I would certainly not use any version of D&D. Yes, early D&D was first but not particularly good and full of stuff people learned later to do better. Late D&D is only average quality and pretty difficult to get into without knowing all the baggage from early D&D that fills the various settings and has traces all over the rules.


Also, they're distinctly different questions, in that this question is more asking "what RPGs (and fanfics) could survive the test of time and culture?", or "what RPGs (and fanfics) could be understood by someone with absolutely no frame of reference beyond the RPG (or fanfic) in question?".Now "survive test of time" is a different question. Now we are talking about sharing the RPGs with people we don't have a common culture with. I don't think that would work all that well. When people have different stories and different kinds of popular protagonists, if they love different fiction, they will surely want different things out of an RPG. At best they might use some core mechanics and build everything around it themself.

None of out RPGs will survive the test of time and culture.
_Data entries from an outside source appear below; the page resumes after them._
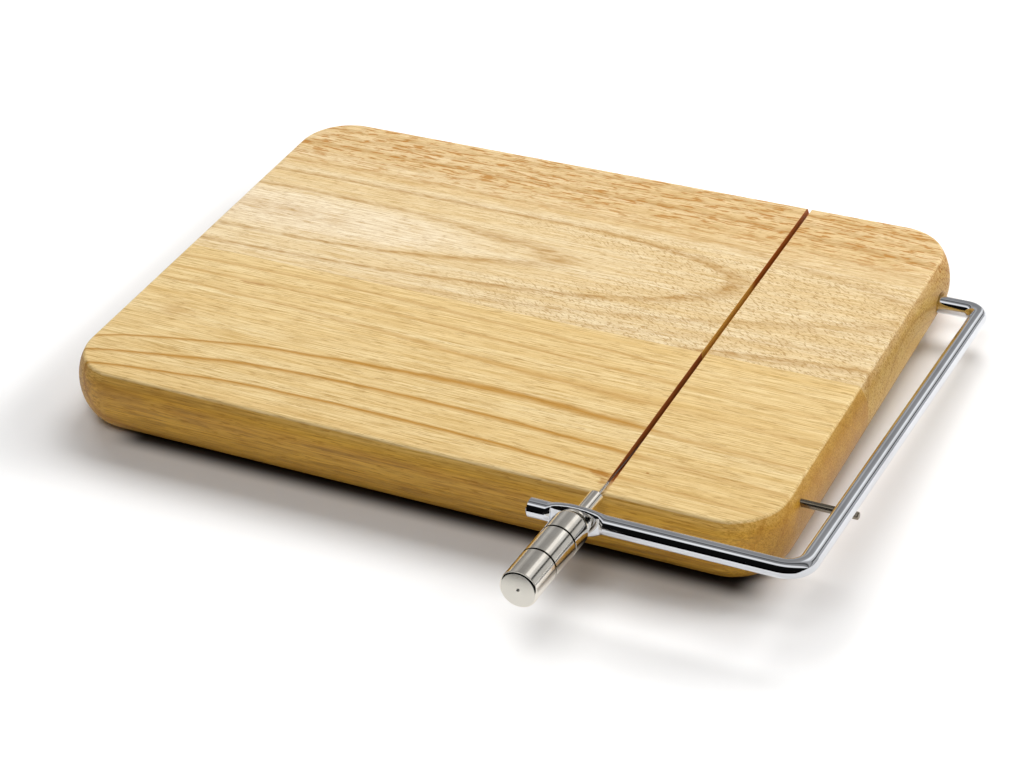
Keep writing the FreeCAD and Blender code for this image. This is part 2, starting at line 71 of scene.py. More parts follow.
class Graph:
    """The nodes of a material or a world, built with short calls. A value is a socket or a plain number."""

    def __init__(self, holder):
        holder.use_nodes = True
        self.holder = holder
        self.tree = holder.node_tree
        self.tree.nodes.clear()

    def node(self, kind, inputs=None, **settings):
        made = self.tree.nodes.new(kind)
        for key, value in settings.items():
            setattr(made, key, value)
        for key, value in (inputs or {}).items():
            self.feed(made.inputs[key], value)
        return made

    def feed(self, socket, value):
        if isinstance(value, bpy.types.NodeSocket):
            self.tree.links.new(value, socket)
        else:
            socket.default_value = value

    def result(self, kind, values, **settings):
        """The first output of a node whose first inputs have these values."""
        return self.node(kind, dict(enumerate(values)), **settings).outputs[0]

    def math(self, operation, first, second=0.0):
        return self.result("ShaderNodeMath", (first, second), operation=operation)

    def add(self, first, second):
        return self.math("ADD", first, second)

    def subtract(self, first, second):
        return self.math("SUBTRACT", first, second)

    def times(self, first, second):
        return self.math("MULTIPLY", first, second)

    def larger(self, first, second):
        return self.math("MAXIMUM", first, second)

    def length(self, first, second):
        """The length of a plane vector with these two parts."""
        return self.math("SQRT", self.add(self.times(first, first), self.times(second, second)))

    def steps(self, value, low, high, low_result=0.0, high_result=1.0):
        """Goes smoothly from low_result to high_result while value goes from low to high."""
        numbers = (value, low, high, low_result, high_result)
        return self.result("ShaderNodeMapRange", numbers, interpolation_type="SMOOTHSTEP")

    def falls(self, value, low, high):
        """Goes smoothly from 1 to 0 while value goes from low to high."""
        return self.steps(value, low, high, 1.0, 0.0)

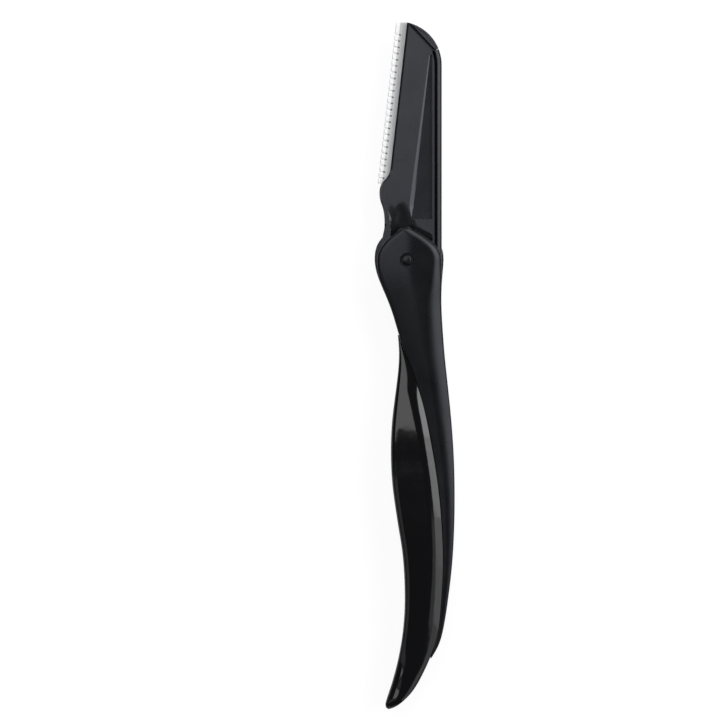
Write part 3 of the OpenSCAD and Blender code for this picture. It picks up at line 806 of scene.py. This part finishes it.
def chamfer_here(edge, mesh):
    """True for the outline's edges along the blade and the heel, on both faces."""
    ends = face_ends(edge, mesh)
    return bool(ends) and all(heel_low_y < e.y and e.x < side_x(e.y) for e in ends)


def past_tip_line(spot):
    """How far a point is past the line near the tip."""
    return (spot.x - tip_spot[0]) * tip_way[0] + (spot.y - tip_spot[1]) * tip_way[1]


def tip_here(edge, mesh):
    """True for the outline's edges round the tip, on both faces."""
    ends = face_ends(edge, mesh)
    return bool(ends) and all(past_tip_line(e) > tip_clear for e in ends)


def chosen_bevel(piece, test, width, segments):
    """Bevels the edges between a level face and a wall that pass a test."""
    mesh = piece.data
    levels = set(key for face in mesh.polygons if abs(face.normal.z) > level_z for key in face.edge_keys)
    walls = set(key for face in mesh.polygons if abs(face.normal.z) < wall_z for key in face.edge_keys)
    pick(piece)
    bpy.ops.object.mode_set(mode="EDIT")
    bpy.ops.mesh.select_mode(type="EDGE")
    bpy.ops.mesh.select_all(action="DESELECT")
    bpy.ops.object.mode_set(mode="OBJECT")
    count = 0
    for edge in mesh.edges:
        edge.select = edge.key in levels and edge.key in walls and test(edge, mesh)
        count += edge.select
    bpy.ops.object.mode_set(mode="EDIT")
    bpy.ops.mesh.bevel(offset=width * MM, segments=segments, affect="EDGES")
    bpy.ops.mesh.select_mode(type="VERT")
    bpy.ops.object.mode_set(mode="OBJECT")
    return count


# %% [markdown]
# The raised panel's long edge along the pocket is the one that catches the light. Its two ends
# are read from the mesh before any bevel changes it.

# %% Panel's edge
panel_least_x = -3
panel_least_length = 15
panel_lean = (0.02, 0.4)


def panel_edge_ends():
    """The two ends of the panel's long edge along the pocket, on the front face."""
    for edge in blade_holder.data.edges:
        ends = [blade_holder.data.vertices[i].co / MM for i in edge.vertices]
        level = all(abs(e.z - holder_high[2]) < level_slack and e.x > panel_least_x for e in ends)
        step = ends[1] - ends[0]
        long_enough = step.length > panel_least_length
        if level and long_enough and panel_lean[0] < abs(step.x / step.y) < panel_lean[1]:
            return sorted(ends, key=lambda e: e.y)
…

Future cultures will build their own RPGs and like them far more. If the hobby doesn't die out.

OldTrees1
2020-11-28, 02:20 PM
Well, what I'm after... it's complicated.

But... what would you save?

I think I return to my initial answer then.

1) Send the general concept of an RPG, via whatever means is required.
2) Send background resources like literature (Journey to the West? 1001 Arabian Nights?) and understanding of a world (science).
3) Send useful innovations (some mechanical like "take 10" or exploding dice, but others conceptual like "no GM")

Concrete RPGs would only be sent if required as a means to transmit one of these 3 priorities. Even then, I might only send part of the PHB of that RPG rather than the whole RPG.